To share knowledge with those who could not join us and to serve as a review for those in attendance the slide decks and the posters are available on our website. We also have slide decks and recordings from past conferences that remain relevant and offer practical knowledge. Visit /about/conference-mtrls/.

Everyone at AXYS offers deep gratitude to all who learned from our amazing speakers, enjoyed bowling in Wisteria Lanes, gained new friends, participated in group and family portraits, met researchers, and joined support groups. Over 90% reported the conference met or exceeded their expectations and over 80% said they learned what they were hoping to learn. 

Numerous aspects of this event were taken from the suggestions offered after the 2017 conference including: lunch choices, conference t-shirts, having a place for teens and adults to hang out and play cards or board games, having a session with awareness advocates, special ‘retreat’ sessions for parents of infants and toddlers and another retreat on transitioning to adulthood. Most session topics came from our community including: special education, testosterone replacement, fertility, siblings and mental health.  Our thanks to all who offered more great suggestions that we will use to plan the next conference.

More from attendees in their own words: 

My son is not alone… I am not alone and most of all, it was NOT MY FAULT! I have felt so guilty about my son being diagnosed with xxy and always thought I had done something to cause this!” 

“I had a chance to speak with families/caretakers of other XXYY guys and realized that so many of them are going through the same things that our family is going through. It’s nice to know that you are not alone.” 

“I got so much out of the interaction with other KS men and their family members. I shared a lot with them and learned a lot from them”

“Networking was huge. Also great for my young adult son to meet others and meet some great role models.”

“The most valuable part of the conference for me was meeting and interacting with the other Trisomy X families, especially the teens.

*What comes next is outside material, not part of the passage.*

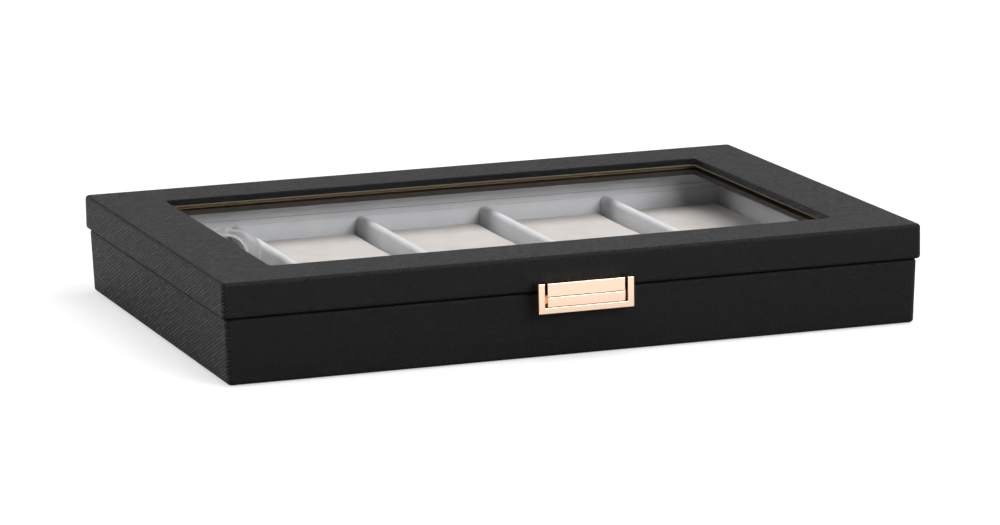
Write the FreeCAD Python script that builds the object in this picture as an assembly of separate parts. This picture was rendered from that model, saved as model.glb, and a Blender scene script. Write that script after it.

I loved them all.” 

“Our first conference… day one…what we have learned and the amazing people we have met…there are just no words to express the love and respect 😊…in just one day, we have gained more information, and had things explained to us by the EXPERTS in AXYS that our doctors couldn’t in 11 years!!…And on top of the brilliant minds….each and every Doctor and the entire AXYS family was more caring than the next!!!!!…the information we received today will take us days to digest …lol ….we have learned things today….that our own doctors are misinformed about!!!…This conference will make a difference not just in my sons life ….but in every one of his doctors lives from this day forward ….THANK YOU”

“Not enough words to describe the feeling of satisfaction, friendships formed, knowledge gained, great speakers, good food, amazing Emory Conference Center, and so much more… Thank you Gary GlissmanCarol Meerschaert, and everyone from AXYS and elsewhere who worked so hard to make this Conference such a success! Grateful, hopeful, optimistic and ready to fight harder through this journey. Stronger together as we move forward to break barriers for X and Y Variations!”